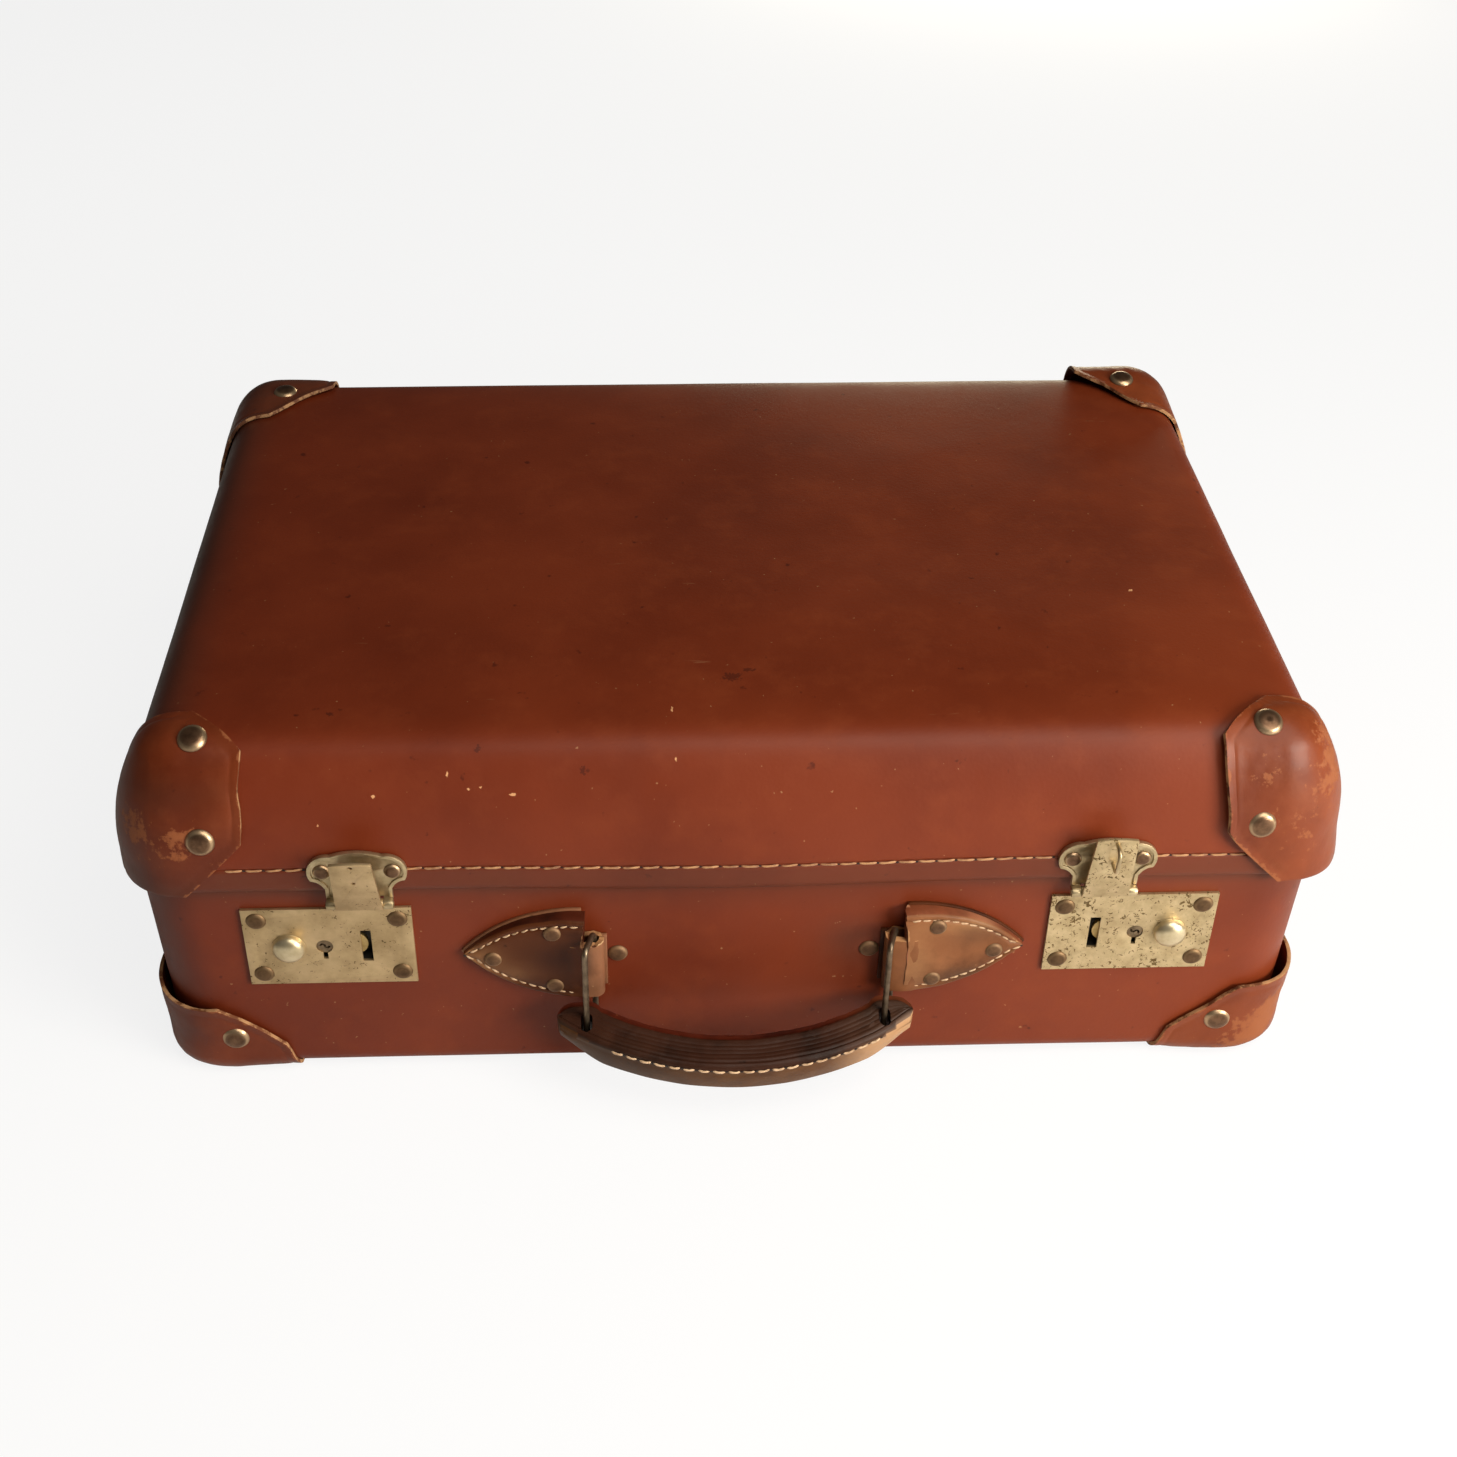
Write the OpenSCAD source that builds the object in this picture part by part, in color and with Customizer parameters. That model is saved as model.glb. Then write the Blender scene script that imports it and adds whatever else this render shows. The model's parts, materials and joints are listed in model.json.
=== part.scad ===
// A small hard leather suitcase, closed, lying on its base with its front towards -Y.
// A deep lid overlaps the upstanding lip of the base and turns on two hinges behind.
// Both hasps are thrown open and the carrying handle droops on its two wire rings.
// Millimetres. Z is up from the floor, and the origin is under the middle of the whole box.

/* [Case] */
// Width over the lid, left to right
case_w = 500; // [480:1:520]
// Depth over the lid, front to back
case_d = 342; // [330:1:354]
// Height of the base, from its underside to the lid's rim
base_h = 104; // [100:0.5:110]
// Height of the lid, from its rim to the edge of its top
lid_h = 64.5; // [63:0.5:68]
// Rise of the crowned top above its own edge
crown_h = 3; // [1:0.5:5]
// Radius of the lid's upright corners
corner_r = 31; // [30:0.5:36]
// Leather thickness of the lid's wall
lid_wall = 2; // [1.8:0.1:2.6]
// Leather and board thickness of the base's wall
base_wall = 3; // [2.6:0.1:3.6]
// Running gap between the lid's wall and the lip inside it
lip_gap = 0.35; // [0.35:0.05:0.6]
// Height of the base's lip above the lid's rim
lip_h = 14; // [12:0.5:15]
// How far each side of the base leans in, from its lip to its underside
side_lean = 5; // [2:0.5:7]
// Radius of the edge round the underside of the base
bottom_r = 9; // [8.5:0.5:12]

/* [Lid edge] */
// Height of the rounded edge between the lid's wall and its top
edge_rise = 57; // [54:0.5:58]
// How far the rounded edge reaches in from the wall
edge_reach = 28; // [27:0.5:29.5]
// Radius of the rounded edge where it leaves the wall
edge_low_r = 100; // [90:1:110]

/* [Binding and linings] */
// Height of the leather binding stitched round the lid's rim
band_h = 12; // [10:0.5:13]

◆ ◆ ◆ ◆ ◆

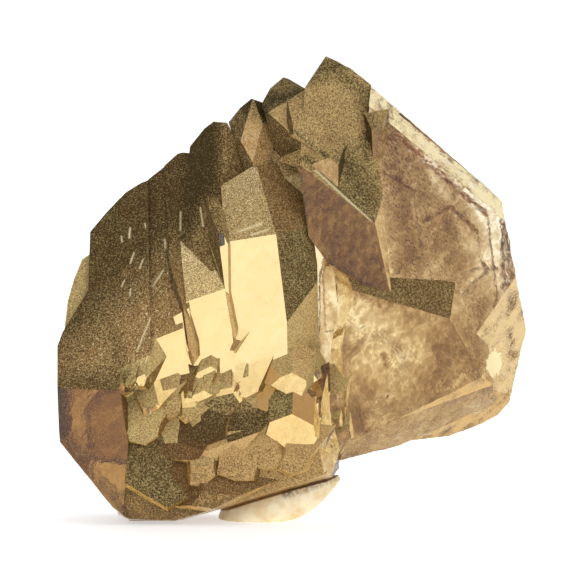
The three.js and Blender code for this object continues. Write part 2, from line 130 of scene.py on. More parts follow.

◆ ◆ ◆ ◆ ◆

● TASK GOAL
Identify the lines in the entries that hold "this" and return each one.

● OUTPUT OF THE TASK
Write the OpenSCAD source that builds the object in this picture part by part, in color and with Customizer parameters. That model is saved as model.glb. Then write the Blender scene script that imports it and adds whatever else this render shows. The model's parts, materials and joints are listed in model.json.
The three.js and Blender code for this object continues. Write part 2, from line 130 of scene.py on. More parts follow.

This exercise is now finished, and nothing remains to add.